Central-vent Hawaiian eruptions are noted for their spectacular jet-like sprays of liquid lava called fire fountains. These incandescent jets ascend hundreds of meters into the air. They can occur in short spurts, or last for hours on end. One of the most spectacular fire fountaining events ever recorded on Kilauea produced a lava spray 580 m high at the Kilauea Iki vent in 1959. However, this is dwarfed by the 1600 m fire fountain generated by an Hawaiian eruption on the Japanese Island of Oshima in 1986. The top of fire fountains are often carried away downwind to produce an airborne curtain of glowing fragments that showers downward. The indivudual liquid-to-plastic fragments (clasts) generally cool quickly by radiating their heat into the atmosphere. Thus, they are chilled and solid by the time they hit the ground, where they accumulate as cindery fragments called scoria. However, during very high eruption rates, the fire fountains become so dense that the clasts can no longer radiate heat freely into the atmosphere. These clasts are kept hot by the heat of surrounding clasts. Under these conditions the molten clasts, spatter, may hit the ground and fuse together to form agglutinated spatter cones and spatter ramparts. If the eruption rates are high enough, spatter-fed flows (clastogenic lavas) may develop as hot spatter fragments blend together on the ground and flow away.
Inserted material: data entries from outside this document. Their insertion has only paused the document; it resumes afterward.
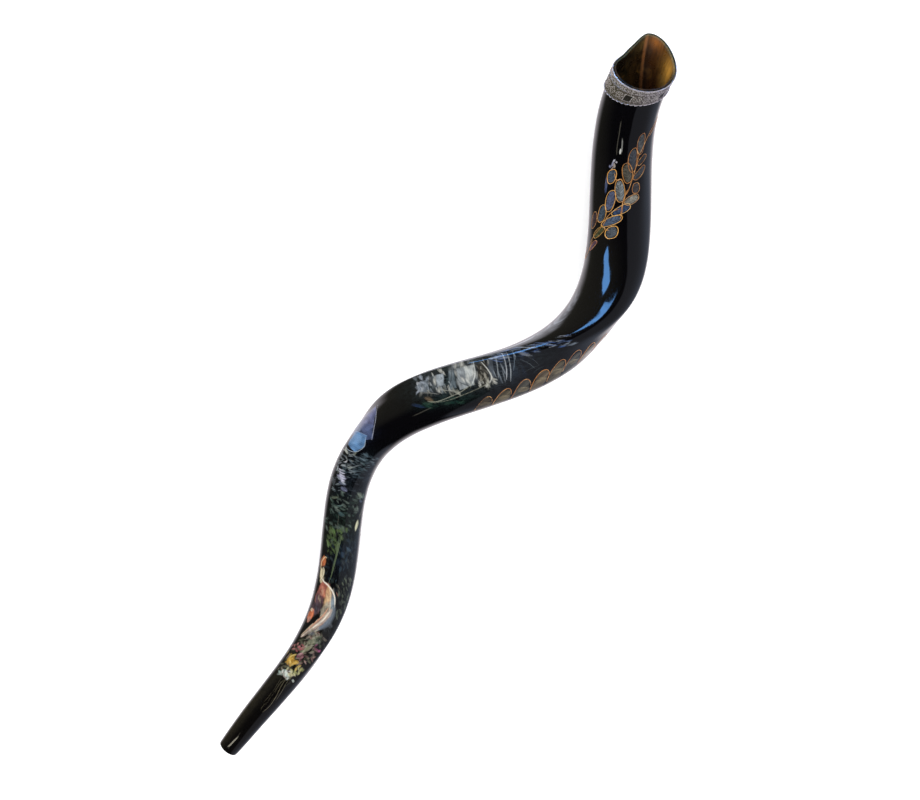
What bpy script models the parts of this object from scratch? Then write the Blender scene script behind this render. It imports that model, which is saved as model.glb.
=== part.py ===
"""A long spiral antelope-horn shofar with a silver sleeve on its bell.

The horn is one natural piece: an open spiral with a keel along it, hollow from the bell to a
mouthpiece cup cut into its tip. The silverwork is a strip bedded on the bell, with a bead at the
rim, a thin bead above its frieze and a scalloped wire along its hem. Nothing on it moves.

Lengths are metres. The horn is built round a straight spiral axis along +X, mouthpiece first, and
then laid on the plane z = 0 in the pose in which it lies still.
"""

import math

import bmesh
import bpy
import numpy as np
from mathutils import Vector

MM = 0.001

# The spine: an open spiral round the X axis. Values at each fifth of the axis, mouthpiece to bell.
SPIRAL_LENGTH = 0.768
SPIRAL_RADII = (0.029, 0.034, 0.042, 0.051, 0.0545, 0.0535)
SPIRAL_ANGLES_DEG = (-182, -137, 0, 126, 235, 345)  # from +Y towards +Z
SPINE_SAMPLES = 600

# The horn's section: a circle that grows towards the bell, with a keel that stands out of it.
TIP_DIAMETER = 19.3 * MM
BELL_DIAMETER = 59.3 * MM
TAPER_POWER = 0.70
KEEL_BODY = 0.32  # height over the circle's radius, once the keel is full
KEEL_BELL = 0.60
KEEL_FULL_AT = 0.45  # share of the spiral's length
KEEL_FLARE_FROM = 0.80
KEEL_ANGLE_DEG = -58  # round the section, from the side that faces away from the spiral's axis
KEEL_TWIST_DEG = -3  # extra turn of the keel over the bell's flare
KEEL_STEEP_DEG = 15  # width of the keel's steep flank
KEEL_BROAD_DEG = 34  # width of its rounded flank
KEEL_CREST_DEG = 4
FLAT_DEPTH = 0.32  # the flat beside the steep flank, over the keel's height
FLAT_AT_DEG = 62
FLAT_WIDTH_DEG = 29
MOUTH_RAKE_DEG = 22  # the mouth is cut askew, and is longest near the keel
LONGEST_AT_DEG = -31  # from the keel
RAKE_FROM = 0.84
RAKE_TO = 0.95

# The bore: a cup, a drilled throat, and the natural cavity. Distances run from the mouthpiece.
TIP_ROUNDING = 1.6 * MM
BORE_STATIONS = (
    (0.0, 6.4 * MM),
    (2.5 * MM, 6.2 * MM),
    (6.0 * MM, 5.3 * MM),
    (9.0 * MM, 3.9 * MM),
    (11.5 * MM, 3.1 * MM),
    (16.0 * MM, 3.0 * MM),
    (60.0 * MM, 3.9 * MM),
    (230.0 * MM, 4.6 * MM),
    (300.0 * MM, 8.5 * MM),
)
CAVITY_FULL_AT = 0.75  # share of the horn's length from which the wall is even
WALL = 3.4 * MM
WALL_AT_RIM = 1.8 * MM
RIM_CHAMFER = 14.0 * MM  # length over which the wall thins to the rim

# The silverwork, as offsets from the horn's outside. Neighbours keep a small gap.
GAP = 0.3 * MM
BED_THICKNESS = 0.4 * MM
SHEET_THICKNESS = 0.5 * MM
SLEEVE_HEIGHT = 19.0 * MM
BED_MARGIN = 1.5 * MM  # the bed ends this far inside the sleeve's two edges
RIM_BEAD_RADIUS = 0.6 * MM
FRIEZE_BEAD_DROP = 5.6 * MM
FRIEZE_BEAD_RADIUS = 0.45 * MM
HEM_RADIUS = 0.55 * MM
HEM_SCALLOPS = 48
HEM_SCALLOP_DEPTH = 0.8 * MM
POINTS_PER_SCALLOP = 4

# How finely the solids are faceted.
SECTION_POINTS = 30
KEEL_CROWDING = 0.42  # how much closer the section's points stand at the keel, 0 to 1
OUTER_RINGS = 62
CAVITY_RINGS = 36
ROUNDING_RINGS = 3
SLEEVE_ROWS = 4
BEAD_POINTS = 60

# The pose at rest on a flat surface, found from the balance of the solid horn.
REST_PITCH_DEG = -3.45
REST_ROLL_DEG = 0.7

LACQUER = ("black_lacquered_horn", (0.012, 0.012, 0.014), 0.08, 0.0)
SILVER = ("silver_plate", (0.74, 0.73, 0.70), 0.28, 1.0)
ADHESIVE = ("bedding_adhesive", (0.62, 0.56, 0.42), 0.6, 0.0)


def smooth_curve(values):
    """A smooth curve through values at even steps of the spiral's length."""
    steps = np.linspace(0.0, 1.0, len(values))
    return np.poly1d(np.polyfit(steps, values, len(values) - 1))


SPIRAL_RADIUS = smooth_curve(SPIRAL_RADII)
SPIRAL_ANGLE = smooth_curve(np.radians(SPIRAL_ANGLES_DEG))


def spine_point(share):
    """The centre of the horn's section at a share of the spiral's length."""
    angle, radius = float(SPIRAL_ANGLE(share)), float(SPIRAL_RADIUS(share))
    return Vector((SPIRAL_LENGTH * share, radius * math.cos(angle), radius * math.sin(angle)))


SHARES = np.linspace(0.0, 1.0, SPINE_SAMPLES)
SPINE = np.array([spine_point(share) for share in SHARES])
DISTANCES = np.concatenate([[0.0], np.cumsum(np.linalg.norm(np.diff(SPINE, axis=0), axis=1))])
HORN_LENGTH = float(DISTANCES[-1])  # along the spine, mouthpiece to bell


def share_at(distance):
    return float(np.interp(distance, DISTANCES, SHARES))


def section_frame(share):
    """Centre, tangent, outward and side directions of the section; outward faces away from the axis."""
    step = 1.0 / SPINE_SAMPLES
    tangent = (spine_point(share + step) - spine_point(share - step)).normalized()
    angle = float(SPIRAL_ANGLE(share))
    outward = Vector((0.0, math.cos(angle), math.sin(angle)))
    outward = (outward - outward.dot(tangent) * tangent).normalized()
    return spine_point(share), tangent, outward, tangent.cross(outward)


def ease(share, start, end):
    """0 before start, 1 after end, and smooth between them."""
    x = min(max((share - start) / (end - start), 0.0), 1.0)
    return x * x * (3.0 - 2.0 * x)


def keel_height(share):
    """The keel's height over the circle's radius."""
    flare = max(share - KEEL_FLARE_FROM, 0.0) / (1.0 - KEEL_FLARE_FROM)
    return KEEL_BODY * min(share / KEEL_FULL_AT, 1.0) + (KEEL_BELL - KEEL_BODY) * flare**2


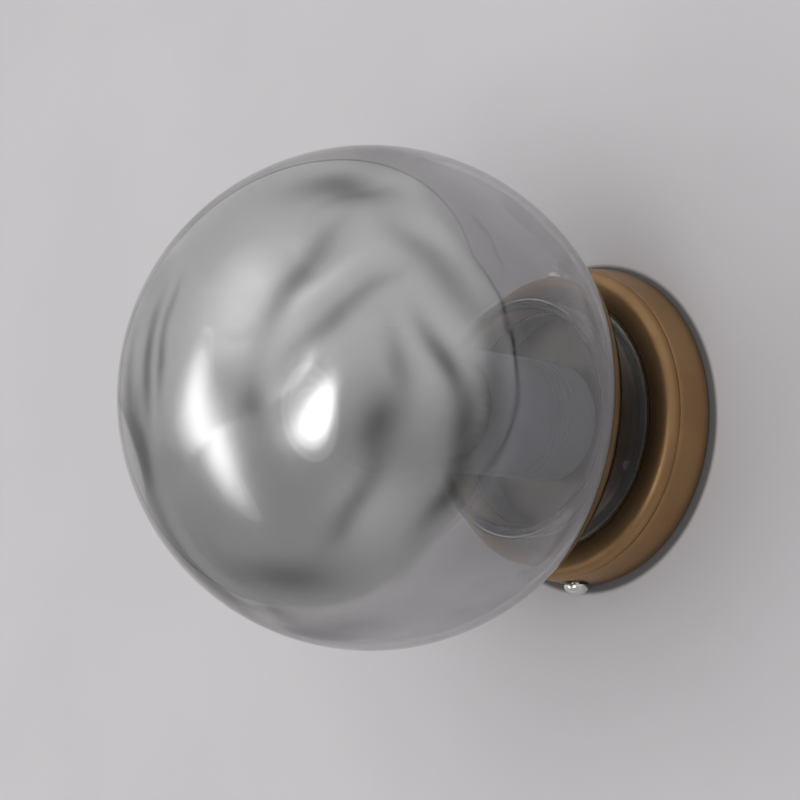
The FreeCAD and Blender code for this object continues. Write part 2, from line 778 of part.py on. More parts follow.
def lamp_cap():
    """Screw cap of the lamp; its thread is rolled in thin sheet."""
    cap_r = lamp_cap_d / 2.0
    inner_r = cap_r - shell_sheet
    neck_r = lamp_insulator_d / 2.0
    slope = cap_r - neck_r
    return turned(
        (0.0, lamp_cap_reach),
        (neck_r, lamp_cap_reach),
        (cap_r, lamp_cap_reach + slope),
        (cap_r, lamp_skirt_reach),
        (inner_r, lamp_skirt_reach),
        (inner_r, lamp_cap_reach + slope + shell_sheet),
        (neck_r - shell_sheet, lamp_cap_reach + shell_sheet),
        (0.0, lamp_cap_reach + shell_sheet),
    )


def lamp_skirt():
    """Flared plastic housing of the lamp's driver."""
    root_r = lamp_skirt_root_d / 2.0
    middle_reach = (lamp_skirt_reach + lamp_seam_reach) / 2.0
    middle_r = (root_r + lamp_seam_r) / 2.0 - lamp_skirt_hollow
    return turned(
        (0.0, lamp_skirt_reach),
        (root_r, lamp_skirt_reach),
        ((middle_r, middle_reach), (lamp_seam_r, lamp_seam_reach)),
        (lamp_seam_r - lamp_wall, lamp_seam_reach),
        ((middle_r - lamp_wall, middle_reach), (root_r - lamp_wall, lamp_skirt_reach + lamp_wall)),
        (0.0, lamp_skirt_reach + lamp_wall),
    )


def lamp_ball():
    """Opal globe of the lamp."""
    centre = (0.0, lamp_ball_reach)
    inner_r = lamp_ball_r - lamp_wall
    below = lamp_ball_reach - lamp_seam_reach
    start = -math.degrees(math.asin(below / lamp_ball_r))
    inner_start = -math.degrees(math.asin(below / inner_r))
    return turned(
        (0.0, lamp_ball_reach + lamp_ball_r),
        (on_arc(centre, lamp_ball_r, (POLE + start) / 2.0), (lamp_seam_r, lamp_seam_reach)),
        on_arc(centre, inner_r, inner_start),
        (on_arc(centre, inner_r, (POLE + inner_start) / 2.0), (0.0, lamp_ball_reach + inner_r)),
    )


PARTS = {
    "wall_bracket": wall_bracket,
    "dish": dish,
    "dish_screws": dish_screws,
    "gallery": gallery,
    "neck_gasket": neck_gasket,
    "globe": globe,
    "nipple": nipple,
    "nipple_washer": nipple_washer,
    "nipple_nut": nipple_nut,
    "holder_cap": holder_cap,
    "holder_body": holder_body,
    "holder_insert": holder_insert,
    "holder_shell": holder_shell,
    "centre_contact": centre_contact,
    "holder_terminal_screws": holder_terminal_screws,
    "terminal_block": terminal_block,
    "terminal_inserts": terminal_inserts,
    "terminal_screws": terminal_screws,
    "block_screw": block_screw,
    "live_lead": lambda: mains_lead("live lead", 1, 2),
    "neutral_lead": lambda: mains_lead("neutral lead", -1, 1),
    "earth_lead": earth_lead,
    "earth_tag": earth_tag,
    "earth_screw": earth_screw,
    "lamp_contact": lamp_contact,
    "lamp_insulator": lamp_insulator,
    "lamp_cap": lamp_cap,
    "lamp_skirt": lamp_skirt,
    "lamp_ball": lamp_ball,
}

os.makedirs("parts", exist_ok=True)
for name, make in PARTS.items():
    shape = make()
    print(name, "solids", len(shape.Solids), "volume", round(shape.Volume, 1),
          "valid", shape.isValid())
    shape.exportStep(os.path.join("parts", name + ".step"))
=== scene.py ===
import json
import logging
import math
from dataclasses import dataclass, field
from enum import Enum
from typing import Iterable, Optional

import bmesh
import bpy
from mathutils import Matrix, Vector, noise

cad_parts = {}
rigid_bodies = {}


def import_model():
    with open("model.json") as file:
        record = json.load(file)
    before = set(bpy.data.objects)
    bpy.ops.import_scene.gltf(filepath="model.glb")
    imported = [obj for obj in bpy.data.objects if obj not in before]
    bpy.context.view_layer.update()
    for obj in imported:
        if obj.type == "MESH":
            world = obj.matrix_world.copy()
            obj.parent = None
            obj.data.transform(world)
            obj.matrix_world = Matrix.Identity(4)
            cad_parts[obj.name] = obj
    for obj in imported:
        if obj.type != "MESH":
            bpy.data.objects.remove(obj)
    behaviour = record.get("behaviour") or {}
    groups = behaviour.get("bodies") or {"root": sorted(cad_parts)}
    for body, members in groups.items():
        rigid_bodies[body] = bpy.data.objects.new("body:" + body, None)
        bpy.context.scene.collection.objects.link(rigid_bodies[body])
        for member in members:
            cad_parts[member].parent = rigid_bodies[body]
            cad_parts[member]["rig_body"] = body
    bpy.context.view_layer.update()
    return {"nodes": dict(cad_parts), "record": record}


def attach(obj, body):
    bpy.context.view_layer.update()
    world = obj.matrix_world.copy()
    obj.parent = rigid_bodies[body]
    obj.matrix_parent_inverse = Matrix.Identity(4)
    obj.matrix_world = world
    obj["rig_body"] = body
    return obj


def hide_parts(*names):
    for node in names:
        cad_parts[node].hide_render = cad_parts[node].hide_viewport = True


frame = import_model()

# A globe wall sconce.  The wall is the plane Y = 0, the sconce stands out along -Y
# and +Z is up.  A "reach" is a distance out from the wall.  Sizes are millimetres,
# and MM turns them into metres where a mesh is made.

MM = 0.001
OUT = Vector((0.0, -1.0, 0.0))
UP = Vector((0.0, 0.0, 1.0))
ORIGIN = Vector((0.0, 0.0, 0.0))
FULL_TURN = 2.0 * math.pi
ROLLED_PITCH = 25.4 / 7.0

log = logging.getLogger("sconce")

Place = tuple[float, float]
Outline = list[Place]
Colour = tuple[float, float, float]
Shape = bmesh.types.BMesh
Piece = bpy.types.Object
Material = bpy.types.Material
Tree = bpy.types.NodeTree
Node = bpy.types.Node
Socket = bpy.types.NodeSocket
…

The smallest pyroclasts during fire-fountaining will be carried downwind from near the the top of the eruptive jet. They will chill quickly into small glassy black spheres, dumbells, or teardrop shapes called Pele's tears. During high winds, the teardrop shapes are sometimes drawn out as long filaments, the tails of which can break off to produce Pele's hair. During periods of high vesiculation, basalt foam can quench into the glassy rock recitulite, also known as thread-lace scoria, which has the lowest density of any know rock type.
The fluid basalt associated with Hawaiian eruptions sometimes ponds in vents, craters, or broad depressions to produce lava lakes. In some cases, lava may erupt from a vent located within a crater, or surface lava flow may pour into a crater or broad depression. The image shown here is a lava lake that occupied the Kupaianaha vent on the east rift system of Kilauea in 1986. Currently active lava lakes occur in only a few locations: Mt. Erebus in Antarctica, Erta' Ale in Ethiopia, and Nyiragongo in the Congo. The Kilauea volcano has had an active history of producing lava lakes in its numerous craters. Perhaps longest-lived lava lake in historic times was the near permanent lake that occupied the Halemaumau crater for most of the hundred-year period between 1823 to 1924. This lake was destroyed in 1924 by a massive hydrovolcanic eruption. As lava lakes cool, they produce a grey-silver crust that is usually only a few centimeters thick, as shown here in the image of the Kupaianaha lava lake. Active lava lakes contain young crust that is continually destroyed and regenereated. Convective motion of the underlying lava causes the crust to break into slabs and sink. This then exposes new lava at the surface that cools into a new crustal layer which will again break up into slabs and be recycled into the circulating lava beneath the crust.